Sin embargo, incluso los años terribles dejan, entre los escombros, una brizna de luz, un rastro mínimo de vida que se cuela por las grietas del dolor y puede volver a florecer. Tuvo que ser una noche, también con sabor a Johnnie Walker, cuando de entre los cimientos de aquel tiempo comenzase una nueva era. Otra tarde de alcohol en vena porque, como bien dijo uno de los mayores filósofos del siglo veinte: "El alcohol es causa y a la vez solución de todos nuestros problemas"
Se me acercó por la espalda y me dijo algo que no recuerdo bien pero que sirvió para que, de repente, comenzamos a hablar mucho tiempo después. La noté diferente, distante... otra persona. Por otro lado, era normal después de tanto tiempo. Le expliqué mi postura, me guardé el orgullo y me derrumbé recordando a quien nos dejó hace unos años. Qué mal me porté también con aquella mujer de mirada viva y vitalidad incombustible y qué afortunado me siento de que Dios me dejase, esta vez sí, redimirme en vida. 

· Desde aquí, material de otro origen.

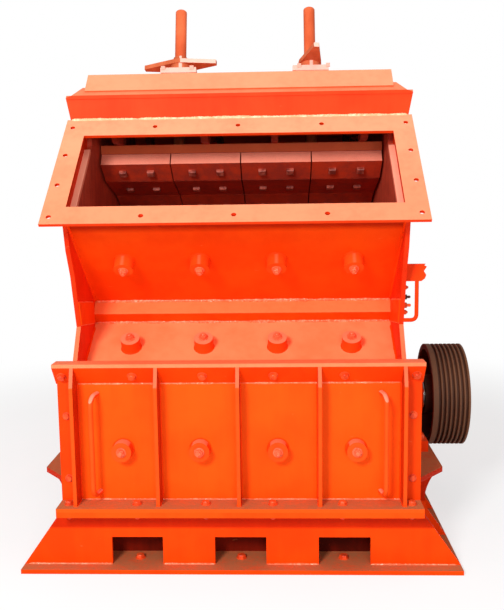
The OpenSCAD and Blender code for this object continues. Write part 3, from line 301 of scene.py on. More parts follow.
pad_paint = gloss_paint("pad_paint", tone(255, 206, 190), tone(255, 190, 172), pale=tone(255, 150, 130),
    pale_way=LEANING_WAY)
rod_paint = gloss_paint("rod_paint", tone(244, 120, 74), tone(216, 92, 52), rough=0.34)
lock_paint = gloss_paint("lock_paint", tone(232, 128, 86), tone(198, 94, 56), pale=tone(255, 214, 196),
    pale_way=(0.11, -0.95, 0.31), pale_from=0.985)
apron_steel = cast_steel("apron_steel", tone(170, 56, 28), tone(132, 38, 18), bright=tone(206, 92, 44),
    bright_way=(0, -1, 0), bright_from=0.97)
plate_steel = cast_steel("plate_steel", tone(206, 60, 26), tone(168, 52, 34), bright=tone(255, 150, 124),
    bright_way=(0, -0.8, 0.6), bright_from=0.988)
liner_steel = cast_steel("liner_steel", tone(206, 76, 48), tone(178, 58, 36))
rotor_steel = cast_steel("rotor_steel", tone(120, 60, 40), tone(88, 40, 28))
blow_bar_steel = bare_steel("blow_bar_steel", tone(150, 142, 134), tone(98, 52, 32), rust_share=0.6)
shaft_steel = bare_steel("shaft_steel", tone(176, 170, 164), tone(120, 66, 38), rust_share=0.35)
pulley_iron = sheave_iron()
weld_paint = weld_metal("weld_paint", tone(255, 104, 54), tone(255, 158, 116))
pale_weld = weld_metal("pale_weld", tone(255, 180, 126), tone(255, 228, 184))
bolt_paint = fastener_paint("bolt_paint", tone(250, 92, 40), tone(226, 62, 20), tone(176, 84, 52))
pale_bolt_paint = fastener_paint("pale_bolt_paint", tone(255, 116, 76), tone(250, 92, 50),
    tone(255, 196, 170))
plate_bolt_paint = fastener_paint("plate_bolt_paint", tone(186, 92, 74), tone(130, 48, 36), tone(92, 40, 34))
dark_bolt_steel = fastener_paint("dark_bolt_steel", tone(96, 60, 48), tone(70, 42, 34), tone(140, 92, 64))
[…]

Le lloré mucho, la abracé de nuevo y le pedí perdón por fin. Volvía sentir a mi amiga cerca después de tanto y comprendí que, quizá, no la había perdido del todo. Sé que será complicado volver a lo que una vez tuvimos, soy plenamente consciente de lo que ya se ha perdido, pero me esforzaré, esta vez sí, en volver a reconstruir el castillo derruido. No veo el momento en que contarle todo lo que ha ocurrido durante tantos años, en presentarle a la mujer más maravillosa de cuantas existen, de saber de ella y que sepa de mí. No pretendo recuperar lo que ya no tiene remedio pero sí me gustará empezar de nuevo a poner, ladrillo a ladrillo, un bloque de recuerdos que, espero, podamos volver a construir juntos, rodeados de todos los demás y con la experiencia vivida. Ojalá el destino nos dé una segunda oportunidad, ojalá todo se parezca a lo que una vez fue, ojalá haber aprendido que la vida es demasiado corta para dejar escapar un beso, para no decir a diario 'te quiero' y, sobre todo, para dejar ir a las personas que hacen que todo cobre sentido y te hacen tremendamente feliz.